Para ter esses 30%, ele precisa [de] duas coisas: manter coesa a sua base nas redes sociais, o que está conseguindo — ele dá dez a zero no Lula nas redes sociais —, e solidificar a base evangélica dele. Só na Assembleia de Deus, são 22 milhões de membros. Para que tenha essa base evangélica constituída para assegurar os 30%, ele tem que fazer esse tipo de culto e deverá necessariamente fazer a mudança da embaixada brasileira de Tel-Aviv para Jerusalém porque esse é um ponto dogmático dos evangélicos. O ponto dogmático é o seguinte: Jesus ressuscitará quando Jerusalém for a capital de Israel. Ato seguinte: os judeus serão convertidos ao cristianismo.
Penso que não é salutar para o estado democrático laico essa vinculação muito estreita com a religião. Sou de formação filosófica. Uma coisa é a esfera da religião, que é a esfera privada. Outra coisa é esfera do Estado. Ainda gosto daquela formulação cristã: a Cristo o que é de Cristo, e a César o que é de César.
A economia continua crescendo em ritmo lento nessa retomada, mas há uma tendência de crescimento maior. Um crescimento maior seria o grande trunfo de Bolsonaro para o seu futuro político?
A aposta do Bolsonaro e equipe econômica dele é que o Brasil possa crescer de 4% no terceiro ano ou no quarto ano de mandato. Essas cifras circulam nos bastidores e eles consideram como factíveis economicamente. Se ele conseguir fazer com que o país cresça 4% em 2022, ele é forte candidato à reeleição.
O Brasil economicamente estaria crescendo. Ele vai ao segundo turno baseado nesses 30% [do eleitorado]. O centro se divide entre o [apresentador Luciano] Huck, o [João] Doria [governador de São Paulo), [Wilson] Witzel [governador do Rio] e não sei quem. E o Lula tenta, não diretamente porque ele está impedido pela Ficha Limpa — salvo se houver alguma modificação nessa condição —, um candidato petista.
Os que votaram contra o PT na outra eleição provavelmente vão continuar votando contra o PT em 2022. Não podemos esquecer que o eleitorado bolsonarista não é um eleitorado conservador. Foi um eleitorado de pessoas que votaram contra o PT e contra a corrupção.

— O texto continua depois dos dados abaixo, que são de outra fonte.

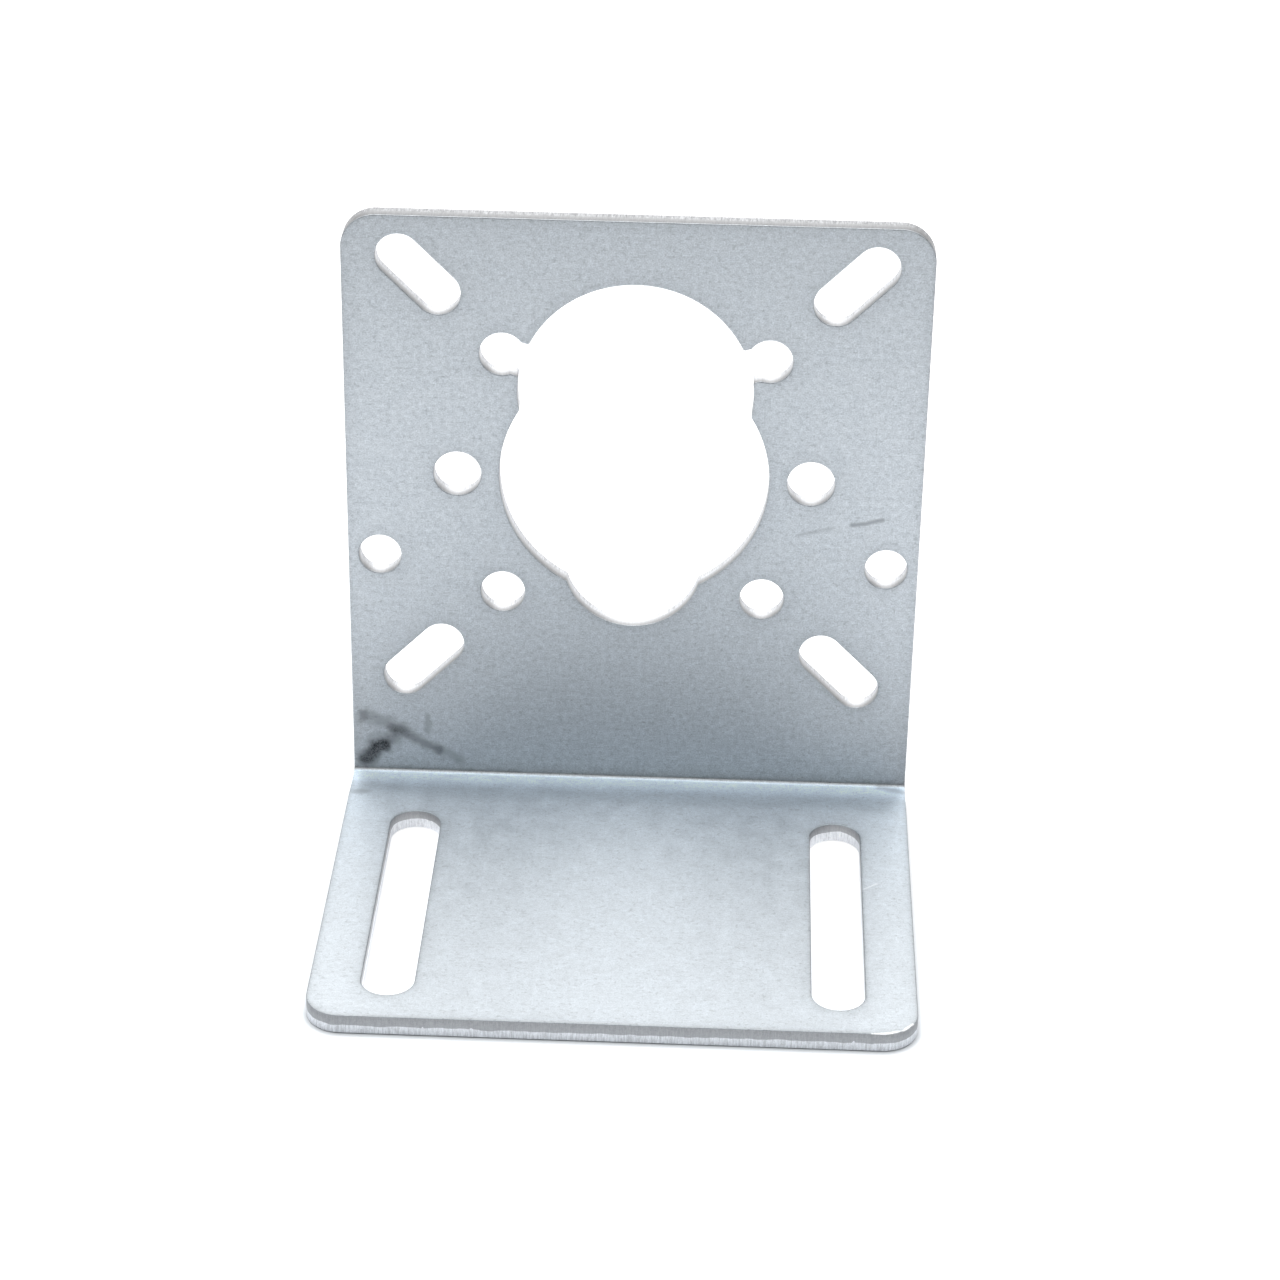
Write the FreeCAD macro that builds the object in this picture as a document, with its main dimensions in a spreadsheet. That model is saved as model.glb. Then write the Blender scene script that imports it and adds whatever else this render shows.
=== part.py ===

Não votaram pela pauta conservadora. Foi um voto do "não", não foi o voto do "sim".
Bolsonaro fez elogios à ditadura e a torturadores antes de ser presidente e sendo presidente. Ele será incorporado definitivamente pela democracia brasileira ou pode colocar a democracia em xeque?
Existe um pendor autoritário do governo, que é essa política de enfrentamento amigo-inimigo. Essa política termina prejudicando as instituições. Eu não acho que esse [autoritarismo] seja um projeto factível aqui no Brasil. As instituições democráticas são sólidas.
Agora o filho do Bolsonaro, o deputado Eduardo Bolsonaro, e o ministro [Paulo] Guedes [da Economia], brincando, jogando e fazendo um ensaio com o AI-5 [ato institucional mais duro da ditadura militar]. O ato institucional é produto de uma ruptura institucional. Quando eles brincam com a ideia do AI-5, estão brincando com a ruptura institucional. Isso que preocupa. E aí tem uma ameaça. O filho do presidente fala nisso, o ministro da Economia fala nisso. Eles estão só brincando? Eles poderiam ter brincadeiras melhores, não?